--- Begin DATA BLOCK ---
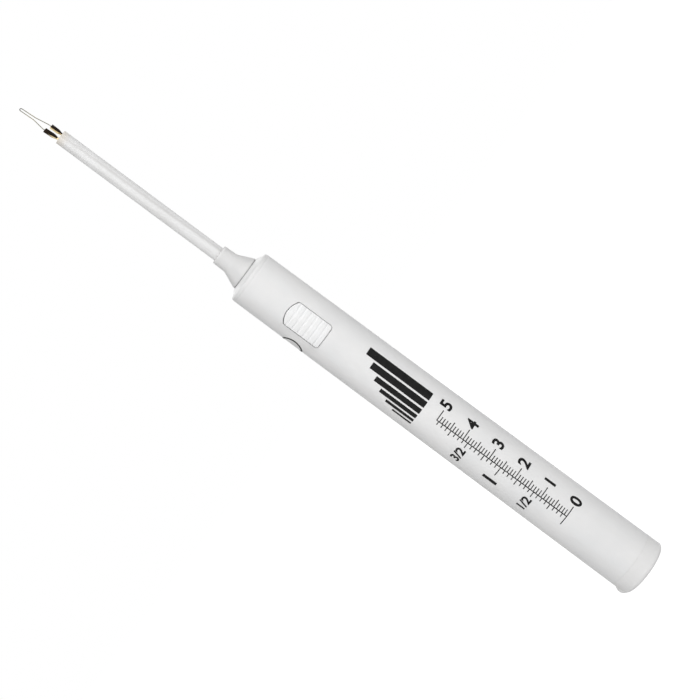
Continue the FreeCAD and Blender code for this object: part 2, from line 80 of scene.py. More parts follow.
def buildCamera(s):
    az = math.radians(s["azimuth"])
    right = Vector((math.cos(az), math.sin(az), 0))
    target = Vector((0, 0, s["aimHeight"])) + right * s["aimRight"]
    data = bpy.data.cameras.new("camera")
    data.lens = s["lens"]
    data.sensor_width = s["sensor"]
    data.clip_start = s["nearClip"]
    camera = addToScene("camera", data)
    aimAt(camera, target + compass(s["azimuth"], s["elevation"]) * s["distance"], target, s["roll"])
    bpy.context.scene.camera = camera


buildCamera(cameraSet)
print("camera set")


# helpers for node trees
def feed(tree, socket, value):
    # a socket is linked, anything else becomes the socket's own value
    if isinstance(value, bpy.types.NodeSocket):
        tree.links.new(value, socket)
    else:
        socket.default_value = value


def put(tree, kind, inputs=None, **settings):
    node = tree.nodes.new("ShaderNode" + kind)
    for key, value in settings.items():
        setattr(node, key, value)
    for key, value in (inputs or {}).items():
        feed(tree, node.inputs[key], value)
    return node


def calc(tree, how, *values):
    node = put(tree, "Math", operation=how)
    for i, value in enumerate(values):
        feed(tree, node.inputs[i], value)
    return node.outputs[0]


def calcVector(tree, how, *values):
    node = put(tree, "VectorMath", operation=how)
    for i, value in enumerate(values):
        feed(tree, node.inputs["Scale" if how == "SCALE" and i == 1 else i], value)
    return node.outputs["Value" if how in ("DOT_PRODUCT", "LENGTH") else "Vector"]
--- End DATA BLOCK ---
WHAT IS REQUIRED: Quote the data in full, keeping each word unchanged.

WORKED SOLUTION:
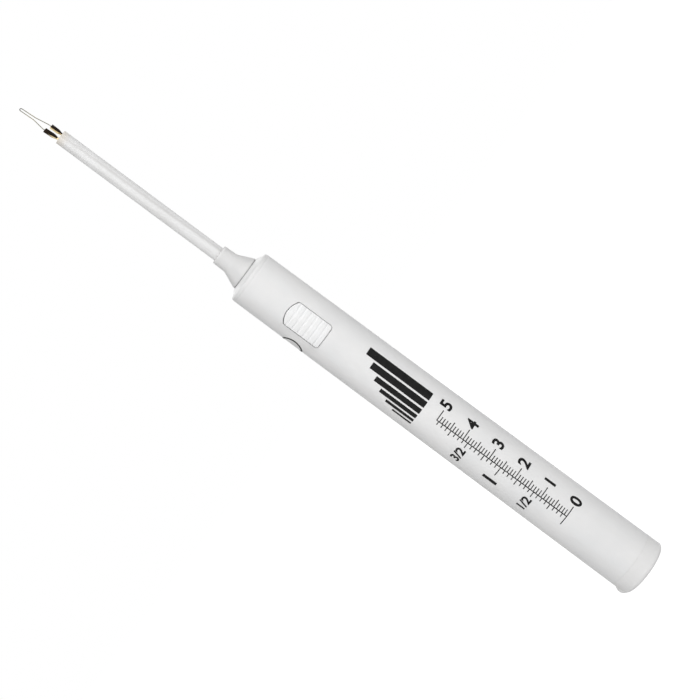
Continue the FreeCAD and Blender code for this object: part 2, from line 80 of scene.py. More parts follow.
def buildCamera(s):
    az = math.radians(s["azimuth"])
    right = Vector((math.cos(az), math.sin(az), 0))
    target = Vector((0, 0, s["aimHeight"])) + right * s["aimRight"]
    data = bpy.data.cameras.new("camera")
    data.lens = s["lens"]
    data.sensor_width = s["sensor"]
    data.clip_start = s["nearClip"]
    camera = addToScene("camera", data)
    aimAt(camera, target + compass(s["azimuth"], s["elevation"]) * s["distance"], target, s["roll"])
    bpy.context.scene.camera = camera


buildCamera(cameraSet)
print("camera set")


# helpers for node trees
def feed(tree, socket, value):
    # a socket is linked, anything else becomes the socket's own value
    if isinstance(value, bpy.types.NodeSocket):
        tree.links.new(value, socket)
    else:
        socket.default_value = value


def put(tree, kind, inputs=None, **settings):
    node = tree.nodes.new("ShaderNode" + kind)
    for key, value in settings.items():
        setattr(node, key, value)
    for key, value in (inputs or {}).items():
        feed(tree, node.inputs[key], value)
    return node


def calc(tree, how, *values):
    node = put(tree, "Math", operation=how)
    for i, value in enumerate(values):
        feed(tree, node.inputs[i], value)
    return node.outputs[0]


def calcVector(tree, how, *values):
    node = put(tree, "VectorMath", operation=how)
    for i, value in enumerate(values):
        feed(tree, node.inputs["Scale" if how == "SCALE" and i == 1 else i], value)
    return node.outputs["Value" if how in ("DOT_PRODUCT", "LENGTH") else "Vector"]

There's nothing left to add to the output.